Do you have the organizational structures necessary to effectively and efficiently govern data and analytics?
1. Starter: Data is still managed by IT with limited input from business. No central function or C‑level appointed to assure cross-company data management.
2. Literate: A CDO (Chief Digital Officer) has been appointed and started implementing a structured data governance approach (including on regulation). First global data governance policies and procedures are planned.
3. Performer: A fully functional data organization exists under a CDO (Chief Digital Officer) reporting to top management. The CDO (Chief Digital Officer) organization includes design authorities for data platforms and data architecture. A governance charter for data is defined, including policies and tools. Data quality has significantly improved.
4. Leader: All key data and analytics governance roles have been implemented and fully functional in a hub-and-spoke operational model covering the entire organization, where all data domains are defined. Data and analytics leadership is included in all corporate governance processes
DAI dimension “Digital & data platform”
Do you have an efficient data platform in place to deliver significant business value from data?
1. Starter: Traditional data warehouse systems for historical data in place, but often lacking efficient MDM (master data management) functionalities and clear referential. Analytics are mainly descriptive and run primarily through packaged BI and database tools via batch feeds. Analytical resources are disseminated across the organization.
2. Literate: Fit-for-purpose systems using a mix of traditional technologies and an efficient but small Hadoop/Apache big-data platform. Most MDM (master data management) issues are addressed. Data lakes are in advanced testing. New ways to improve analytics with dashboards, interfaces, or high-performance data platforms are investigated.
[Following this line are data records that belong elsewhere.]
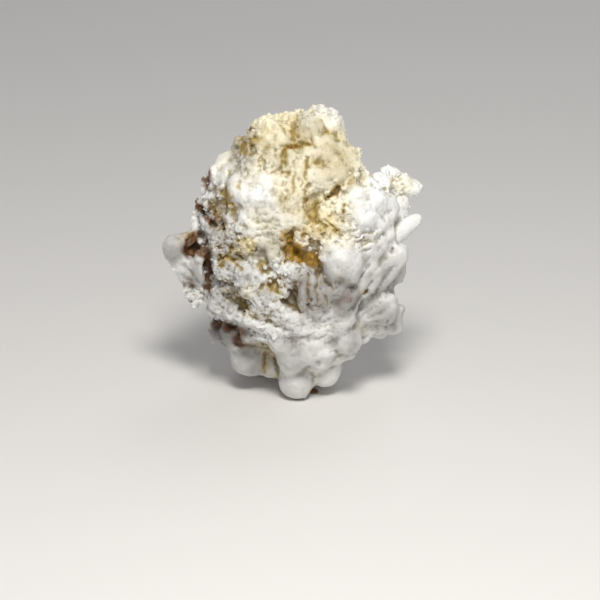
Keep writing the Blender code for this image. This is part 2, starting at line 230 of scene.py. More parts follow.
shoulder = {"boxy": 1, "rough": 0.12, "forms": [
    (-21.6, 26, 4.4, 3.5, 5.4, 3.2), (-23.9, 22.6, 3.4, 3.8, 5.4, 4.2), (-25.8, 20, 2.6, 1.9, 4.4, 3.8),
    (-21, 21.6, 2.6, 3.2, 4.2, 4.2), (-27.3, 15, 1.2, 2.7, 3.2, 2.9), (-23.6, 17.2, 1.6, 1.7, 3, 2.2, 20),
    (-18.4, 24.6, 3.2, 2.6, 4.4, 2.6),
]}
whiteBulge = {"boxy": 1, "rough": 0.13, "forms": [
    (-16.6, 17.6, 2.4, 4.8, 6, 6, 30), (-12.4, 15.6, 2.2, 4.6, 5.6, 5, 30), (-13.6, 20.4, 3, 4.4, 5.4, 3.8),
    (-18.8, 21.4, 3.2, 2.8, 4.6, 3.2), (-9.6, 19.6, 2.8, 3.6, 5, 5.2), (-8.2, 14.2, 2.4, 3.4, 4.6, 3.6),
    (-14.6, 11.6, 1.8, 4.2, 4.2, 2.4, 24), (-19.6, 14.2, 1.8, 2.4, 3.6, 3.4, 40),
    (-18, 16, 1.6, 1.6, 2.6, 1.4), (-12, 21.8, 2, 2.2, 3.4, 1.6),
]}
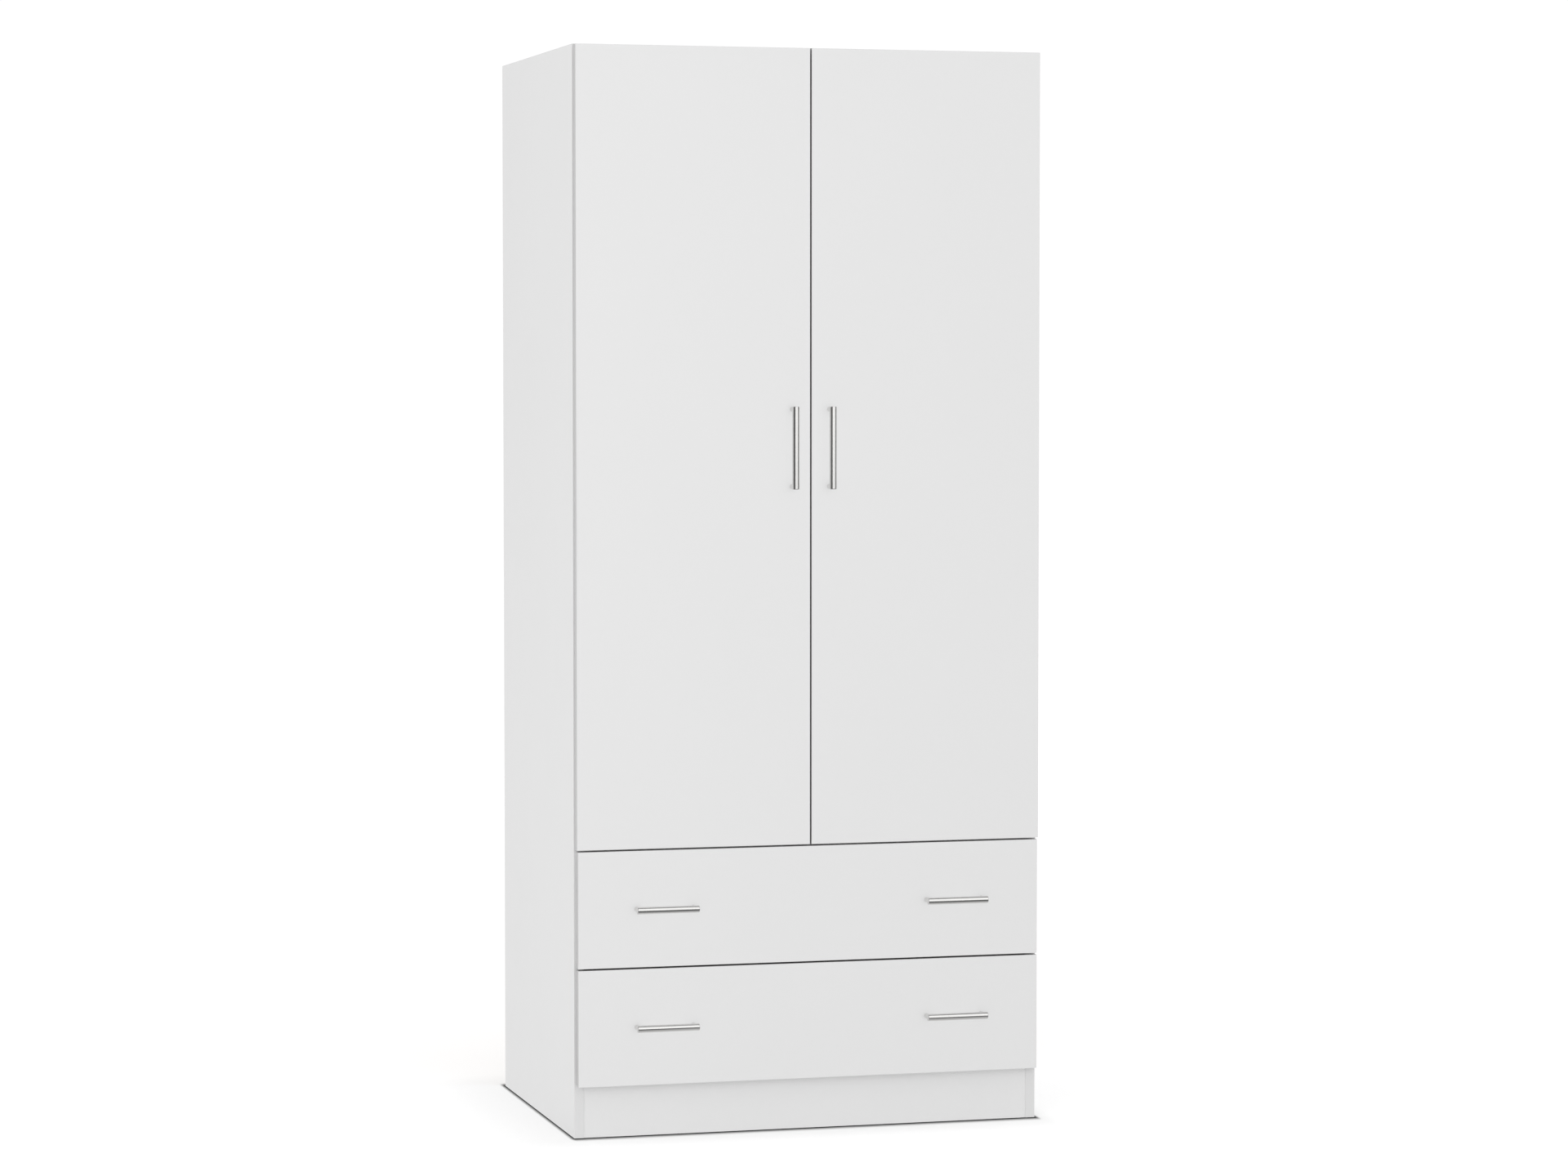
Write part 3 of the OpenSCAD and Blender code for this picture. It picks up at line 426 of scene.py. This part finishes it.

3. Performer: Fit-for-purpose enterprise-level platform based primarily on Hadoop/Apache ecosystem or cloud resources for batch-processing solutions. Predictive analytics has become a key input in most operational and strategic decision-making, using modern visualization and geospatial analyses. MDM (master data management) issues are being fully addressed at an enterprise level. Data lakes exist and offer new
4. Leader: Fully optimized batch and streamlined big-data infrastructure, based on best-in-class technologies originating primarily from the Hadoop/Apache ecosystem or cloud resources. One or more data lakes are fully functional and in production, supporting advanced-analytics tools (real-time capability). This technology has become a key enabler to offers, new business models. There is also an enterprise-wide analytics resources strategy
For every item, each respondent provided an answer whether its organization has capabilities that represent stage 1 (digital starters), stage 2 (digital literates), stage 3 (digital performers), or stage 4 (digital leaders) of a maturity model. Measurement examples can be found in the Appendix. To normalize the scores on a scale from 0 to 100, the selection of a stage is converted into a DAI score by the formula DAI = 100 / 3 * (stage − 1). Following this conversion per dimension, digital starters have a DAI of 0, literates of 33.3, performers of 66.7, and leaders of 100. The DAI is calculated as the average over all dimensions. In a subsequent step, we differentiate underperformer against overperformer. The underperformer (laggards) have a DAI of 0 to 43. They rank on average and at best only in the digital literate stage in up to two thirds of the dimensions, and can, again at best, rank in the digital performer stage only in the remaining third of the dimensions. On the contrary, the overperformers (champions) score on average in the digital performer stage across all assessed dimensions and, consequently, have a DAI of 67 or above (DAI = 100 / 3 * (performer = 3 − 1) = 100 * 2 / 2 = 66.7).
Digital and data platforms are defined in the DAI as “A coherent set of applications, data & technologies, with ready-to-use and reusable components, answering business needs and enabling the delivery of business use cases rapidly and at scale.”